» Set problem:
Reproduce exactly the section that begins at the line containing "clear_scene()" and ends at the line containing "cad_parts[node].hide_render = cad_parts[node].hide_viewport", both lines included; omit all other lines.

BEGIN Entries provided

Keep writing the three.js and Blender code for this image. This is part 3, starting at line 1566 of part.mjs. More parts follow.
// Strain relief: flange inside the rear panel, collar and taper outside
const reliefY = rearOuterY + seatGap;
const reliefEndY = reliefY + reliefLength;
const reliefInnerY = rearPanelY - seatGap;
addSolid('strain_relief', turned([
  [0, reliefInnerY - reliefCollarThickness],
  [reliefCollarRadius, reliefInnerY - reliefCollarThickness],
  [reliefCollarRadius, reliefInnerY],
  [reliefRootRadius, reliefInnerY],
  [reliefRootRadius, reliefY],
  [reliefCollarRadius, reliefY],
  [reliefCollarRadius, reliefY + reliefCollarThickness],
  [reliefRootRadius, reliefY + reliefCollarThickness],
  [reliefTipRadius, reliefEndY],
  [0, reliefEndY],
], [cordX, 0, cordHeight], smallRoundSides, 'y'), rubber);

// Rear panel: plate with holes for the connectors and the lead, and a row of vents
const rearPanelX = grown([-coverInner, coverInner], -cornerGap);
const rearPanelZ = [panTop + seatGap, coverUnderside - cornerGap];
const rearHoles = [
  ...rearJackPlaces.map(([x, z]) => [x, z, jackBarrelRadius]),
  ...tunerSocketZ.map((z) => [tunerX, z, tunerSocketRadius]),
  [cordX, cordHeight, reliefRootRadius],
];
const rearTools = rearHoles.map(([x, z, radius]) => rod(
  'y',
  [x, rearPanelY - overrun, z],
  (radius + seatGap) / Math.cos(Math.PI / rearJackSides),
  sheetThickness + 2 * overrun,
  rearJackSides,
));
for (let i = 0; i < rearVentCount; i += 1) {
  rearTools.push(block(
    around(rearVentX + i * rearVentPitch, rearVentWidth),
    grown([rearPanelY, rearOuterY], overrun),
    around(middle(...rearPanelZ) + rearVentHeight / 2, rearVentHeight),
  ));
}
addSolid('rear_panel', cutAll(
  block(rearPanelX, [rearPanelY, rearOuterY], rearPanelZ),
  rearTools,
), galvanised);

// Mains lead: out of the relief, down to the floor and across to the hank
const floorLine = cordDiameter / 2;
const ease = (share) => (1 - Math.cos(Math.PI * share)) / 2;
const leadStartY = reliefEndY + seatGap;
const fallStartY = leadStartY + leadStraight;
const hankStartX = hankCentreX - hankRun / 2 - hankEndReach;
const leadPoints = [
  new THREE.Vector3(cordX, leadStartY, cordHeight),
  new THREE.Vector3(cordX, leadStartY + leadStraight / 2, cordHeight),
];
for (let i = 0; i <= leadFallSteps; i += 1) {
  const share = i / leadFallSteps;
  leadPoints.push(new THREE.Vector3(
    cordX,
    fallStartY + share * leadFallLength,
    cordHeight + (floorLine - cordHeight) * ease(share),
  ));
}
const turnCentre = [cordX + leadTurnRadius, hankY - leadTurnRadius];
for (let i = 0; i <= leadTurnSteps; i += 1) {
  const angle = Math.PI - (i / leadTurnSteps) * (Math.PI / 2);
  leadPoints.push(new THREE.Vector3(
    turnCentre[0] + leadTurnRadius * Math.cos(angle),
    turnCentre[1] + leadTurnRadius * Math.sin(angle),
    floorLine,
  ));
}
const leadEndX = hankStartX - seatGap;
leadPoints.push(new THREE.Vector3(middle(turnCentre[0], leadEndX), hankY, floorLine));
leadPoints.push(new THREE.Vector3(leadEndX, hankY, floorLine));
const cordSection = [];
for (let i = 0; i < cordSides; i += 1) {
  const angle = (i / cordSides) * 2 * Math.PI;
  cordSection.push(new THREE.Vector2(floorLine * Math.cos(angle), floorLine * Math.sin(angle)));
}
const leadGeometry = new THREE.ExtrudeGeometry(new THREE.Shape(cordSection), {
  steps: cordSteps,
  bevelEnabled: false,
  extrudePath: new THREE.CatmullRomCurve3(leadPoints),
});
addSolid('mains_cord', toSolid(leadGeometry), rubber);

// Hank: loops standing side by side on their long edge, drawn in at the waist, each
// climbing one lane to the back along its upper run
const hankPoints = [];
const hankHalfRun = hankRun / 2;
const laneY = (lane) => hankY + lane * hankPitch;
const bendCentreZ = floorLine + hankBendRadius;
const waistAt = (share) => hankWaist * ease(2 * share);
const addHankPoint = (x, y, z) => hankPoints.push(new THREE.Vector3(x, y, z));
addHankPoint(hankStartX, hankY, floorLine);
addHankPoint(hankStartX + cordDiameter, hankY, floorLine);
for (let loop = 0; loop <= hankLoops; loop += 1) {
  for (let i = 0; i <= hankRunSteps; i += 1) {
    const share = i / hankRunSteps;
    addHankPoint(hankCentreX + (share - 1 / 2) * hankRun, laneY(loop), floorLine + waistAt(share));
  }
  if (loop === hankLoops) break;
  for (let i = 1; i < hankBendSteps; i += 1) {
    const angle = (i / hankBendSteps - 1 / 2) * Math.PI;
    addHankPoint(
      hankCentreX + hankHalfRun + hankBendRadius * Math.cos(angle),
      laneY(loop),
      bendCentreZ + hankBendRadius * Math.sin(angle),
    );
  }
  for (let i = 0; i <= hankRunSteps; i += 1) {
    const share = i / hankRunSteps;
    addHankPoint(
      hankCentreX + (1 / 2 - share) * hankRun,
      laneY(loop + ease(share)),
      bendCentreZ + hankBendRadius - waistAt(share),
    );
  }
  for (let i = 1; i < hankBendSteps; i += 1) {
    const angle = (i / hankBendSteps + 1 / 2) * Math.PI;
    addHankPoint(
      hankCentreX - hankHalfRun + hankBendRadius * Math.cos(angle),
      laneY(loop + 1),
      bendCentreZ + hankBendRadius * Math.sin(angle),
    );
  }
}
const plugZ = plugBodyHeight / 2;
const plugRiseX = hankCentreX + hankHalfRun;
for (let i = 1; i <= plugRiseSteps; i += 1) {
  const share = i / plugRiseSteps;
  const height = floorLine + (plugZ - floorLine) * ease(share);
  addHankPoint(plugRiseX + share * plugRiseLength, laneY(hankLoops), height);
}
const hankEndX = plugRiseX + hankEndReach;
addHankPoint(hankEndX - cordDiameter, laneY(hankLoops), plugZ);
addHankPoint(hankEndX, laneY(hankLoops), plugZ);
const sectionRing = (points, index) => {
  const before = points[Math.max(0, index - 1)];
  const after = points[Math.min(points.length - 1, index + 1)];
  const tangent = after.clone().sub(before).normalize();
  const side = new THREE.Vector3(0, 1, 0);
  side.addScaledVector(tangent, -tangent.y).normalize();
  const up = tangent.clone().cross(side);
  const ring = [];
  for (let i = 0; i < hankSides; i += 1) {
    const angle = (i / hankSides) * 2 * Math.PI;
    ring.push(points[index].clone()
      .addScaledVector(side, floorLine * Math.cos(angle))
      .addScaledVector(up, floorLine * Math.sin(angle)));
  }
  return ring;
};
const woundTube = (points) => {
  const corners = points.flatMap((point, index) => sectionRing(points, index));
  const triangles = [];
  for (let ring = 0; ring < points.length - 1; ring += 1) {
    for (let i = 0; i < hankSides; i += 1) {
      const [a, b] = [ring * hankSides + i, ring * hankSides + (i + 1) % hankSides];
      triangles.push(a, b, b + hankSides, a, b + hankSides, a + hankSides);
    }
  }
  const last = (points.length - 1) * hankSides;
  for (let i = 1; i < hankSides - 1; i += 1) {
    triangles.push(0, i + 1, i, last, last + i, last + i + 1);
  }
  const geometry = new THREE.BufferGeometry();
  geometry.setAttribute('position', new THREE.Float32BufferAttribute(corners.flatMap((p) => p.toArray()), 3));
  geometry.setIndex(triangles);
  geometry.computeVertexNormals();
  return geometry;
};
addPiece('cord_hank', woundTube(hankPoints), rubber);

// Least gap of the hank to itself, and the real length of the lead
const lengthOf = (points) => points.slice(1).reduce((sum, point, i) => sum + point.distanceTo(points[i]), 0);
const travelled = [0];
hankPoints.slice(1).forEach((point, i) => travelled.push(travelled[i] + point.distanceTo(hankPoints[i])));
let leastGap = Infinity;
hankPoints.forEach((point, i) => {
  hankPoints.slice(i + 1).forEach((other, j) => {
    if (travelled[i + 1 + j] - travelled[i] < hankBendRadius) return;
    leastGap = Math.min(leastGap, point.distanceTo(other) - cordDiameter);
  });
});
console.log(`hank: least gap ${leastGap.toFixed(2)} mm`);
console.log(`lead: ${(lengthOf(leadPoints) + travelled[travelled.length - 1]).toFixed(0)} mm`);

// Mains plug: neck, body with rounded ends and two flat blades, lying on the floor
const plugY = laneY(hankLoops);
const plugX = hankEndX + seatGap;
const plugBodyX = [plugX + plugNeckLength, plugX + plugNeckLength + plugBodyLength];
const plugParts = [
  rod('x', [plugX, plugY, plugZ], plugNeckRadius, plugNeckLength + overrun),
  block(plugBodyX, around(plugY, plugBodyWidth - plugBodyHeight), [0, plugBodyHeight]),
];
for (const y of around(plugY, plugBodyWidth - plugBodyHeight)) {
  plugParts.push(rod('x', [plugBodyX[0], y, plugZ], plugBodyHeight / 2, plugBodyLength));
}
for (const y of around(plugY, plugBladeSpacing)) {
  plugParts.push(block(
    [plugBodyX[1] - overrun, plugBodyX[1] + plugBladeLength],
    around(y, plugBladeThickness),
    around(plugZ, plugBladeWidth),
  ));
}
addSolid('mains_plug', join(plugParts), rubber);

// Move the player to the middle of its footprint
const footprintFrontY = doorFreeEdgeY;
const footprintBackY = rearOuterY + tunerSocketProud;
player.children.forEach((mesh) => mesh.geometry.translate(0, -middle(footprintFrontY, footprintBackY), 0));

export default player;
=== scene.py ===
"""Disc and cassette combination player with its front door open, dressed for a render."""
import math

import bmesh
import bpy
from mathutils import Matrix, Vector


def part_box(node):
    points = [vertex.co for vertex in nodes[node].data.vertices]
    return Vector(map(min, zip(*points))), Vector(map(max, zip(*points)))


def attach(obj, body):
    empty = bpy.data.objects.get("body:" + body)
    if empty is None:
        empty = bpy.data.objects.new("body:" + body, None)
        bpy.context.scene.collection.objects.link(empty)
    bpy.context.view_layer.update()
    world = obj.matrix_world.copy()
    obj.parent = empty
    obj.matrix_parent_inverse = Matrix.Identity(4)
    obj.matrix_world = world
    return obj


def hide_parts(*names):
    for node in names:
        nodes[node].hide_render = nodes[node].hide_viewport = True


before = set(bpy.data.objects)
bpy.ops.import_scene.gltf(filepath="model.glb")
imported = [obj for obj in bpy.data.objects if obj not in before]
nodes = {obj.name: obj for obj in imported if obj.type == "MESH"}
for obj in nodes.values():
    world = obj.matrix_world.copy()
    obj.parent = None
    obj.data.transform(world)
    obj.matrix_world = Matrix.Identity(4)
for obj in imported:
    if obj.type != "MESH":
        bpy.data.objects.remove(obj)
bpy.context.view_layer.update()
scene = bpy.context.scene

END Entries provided
BEGIN Entries provided

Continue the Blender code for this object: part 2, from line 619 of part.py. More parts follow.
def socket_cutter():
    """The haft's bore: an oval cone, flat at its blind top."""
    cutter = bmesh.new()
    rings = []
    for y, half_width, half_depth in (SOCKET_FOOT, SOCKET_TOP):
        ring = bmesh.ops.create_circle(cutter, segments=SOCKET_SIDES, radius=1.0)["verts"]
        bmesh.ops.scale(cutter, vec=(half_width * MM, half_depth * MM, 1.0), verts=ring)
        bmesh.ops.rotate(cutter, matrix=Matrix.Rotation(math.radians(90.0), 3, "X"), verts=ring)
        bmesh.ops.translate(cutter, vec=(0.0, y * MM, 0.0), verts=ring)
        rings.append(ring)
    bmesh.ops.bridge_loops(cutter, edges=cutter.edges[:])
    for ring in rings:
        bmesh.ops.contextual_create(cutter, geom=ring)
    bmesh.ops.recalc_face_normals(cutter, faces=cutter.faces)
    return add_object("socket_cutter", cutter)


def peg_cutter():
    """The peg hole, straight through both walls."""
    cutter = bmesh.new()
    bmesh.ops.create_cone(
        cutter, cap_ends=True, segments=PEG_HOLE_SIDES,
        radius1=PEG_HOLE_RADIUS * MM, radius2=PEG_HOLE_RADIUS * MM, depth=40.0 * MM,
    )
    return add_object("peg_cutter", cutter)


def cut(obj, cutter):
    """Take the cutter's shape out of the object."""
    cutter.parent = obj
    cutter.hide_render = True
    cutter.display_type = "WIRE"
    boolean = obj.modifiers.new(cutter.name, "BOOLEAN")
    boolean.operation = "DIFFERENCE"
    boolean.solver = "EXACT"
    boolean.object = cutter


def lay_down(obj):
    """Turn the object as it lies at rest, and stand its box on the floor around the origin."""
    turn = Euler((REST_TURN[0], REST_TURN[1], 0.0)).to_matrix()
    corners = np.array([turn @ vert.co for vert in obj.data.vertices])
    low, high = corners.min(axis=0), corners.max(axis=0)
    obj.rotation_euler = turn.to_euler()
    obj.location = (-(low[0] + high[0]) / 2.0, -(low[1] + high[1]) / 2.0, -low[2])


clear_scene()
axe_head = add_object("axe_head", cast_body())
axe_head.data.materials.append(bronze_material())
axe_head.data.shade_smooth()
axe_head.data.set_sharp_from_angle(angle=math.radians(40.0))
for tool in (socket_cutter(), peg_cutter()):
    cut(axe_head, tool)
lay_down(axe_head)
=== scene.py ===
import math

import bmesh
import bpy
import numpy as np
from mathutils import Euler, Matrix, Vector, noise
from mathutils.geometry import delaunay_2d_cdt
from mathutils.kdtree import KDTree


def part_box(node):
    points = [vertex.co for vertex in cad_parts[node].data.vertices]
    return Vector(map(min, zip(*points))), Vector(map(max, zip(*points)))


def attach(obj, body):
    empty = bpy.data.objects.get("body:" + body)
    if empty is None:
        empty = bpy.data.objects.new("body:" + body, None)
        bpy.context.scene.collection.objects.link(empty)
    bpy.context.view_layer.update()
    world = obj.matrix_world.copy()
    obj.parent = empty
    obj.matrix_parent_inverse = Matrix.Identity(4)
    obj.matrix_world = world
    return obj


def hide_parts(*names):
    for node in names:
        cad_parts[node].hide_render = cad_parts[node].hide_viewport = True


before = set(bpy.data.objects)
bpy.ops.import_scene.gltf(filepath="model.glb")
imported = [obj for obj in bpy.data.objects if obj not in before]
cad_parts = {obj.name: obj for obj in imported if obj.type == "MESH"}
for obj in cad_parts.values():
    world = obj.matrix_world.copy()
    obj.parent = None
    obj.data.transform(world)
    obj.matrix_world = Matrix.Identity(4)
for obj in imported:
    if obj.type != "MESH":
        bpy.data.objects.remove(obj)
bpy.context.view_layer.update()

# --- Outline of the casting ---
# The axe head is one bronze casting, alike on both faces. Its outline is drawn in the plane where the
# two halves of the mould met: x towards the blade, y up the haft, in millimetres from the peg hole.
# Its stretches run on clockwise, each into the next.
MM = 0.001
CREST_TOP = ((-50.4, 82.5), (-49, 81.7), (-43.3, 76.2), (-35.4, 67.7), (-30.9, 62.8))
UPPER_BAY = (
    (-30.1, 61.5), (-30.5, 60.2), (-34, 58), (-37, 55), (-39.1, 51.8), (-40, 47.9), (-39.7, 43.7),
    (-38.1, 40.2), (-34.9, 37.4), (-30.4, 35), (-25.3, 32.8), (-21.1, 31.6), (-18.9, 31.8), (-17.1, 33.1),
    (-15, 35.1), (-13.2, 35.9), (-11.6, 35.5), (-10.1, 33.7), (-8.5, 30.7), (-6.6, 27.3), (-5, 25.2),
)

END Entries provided

» Worked answer:
clear_scene()
axe_head = add_object("axe_head", cast_body())
axe_head.data.materials.append(bronze_material())
axe_head.data.shade_smooth()
axe_head.data.set_sharp_from_angle(angle=math.radians(40.0))
for tool in (socket_cutter(), peg_cutter()):
    cut(axe_head, tool)
lay_down(axe_head)
=== scene.py ===
import math

import bmesh
import bpy
import numpy as np
from mathutils import Euler, Matrix, Vector, noise
from mathutils.geometry import delaunay_2d_cdt
from mathutils.kdtree import KDTree


def part_box(node):
    points = [vertex.co for vertex in cad_parts[node].data.vertices]
    return Vector(map(min, zip(*points))), Vector(map(max, zip(*points)))


def attach(obj, body):
    empty = bpy.data.objects.get("body:" + body)
    if empty is None:
        empty = bpy.data.objects.new("body:" + body, None)
        bpy.context.scene.collection.objects.link(empty)
    bpy.context.view_layer.update()
    world = obj.matrix_world.copy()
    obj.parent = empty
    obj.matrix_parent_inverse = Matrix.Identity(4)
    obj.matrix_world = world
    return obj


def hide_parts(*names):
    for node in names:
        cad_parts[node].hide_render = cad_parts[node].hide_viewport = True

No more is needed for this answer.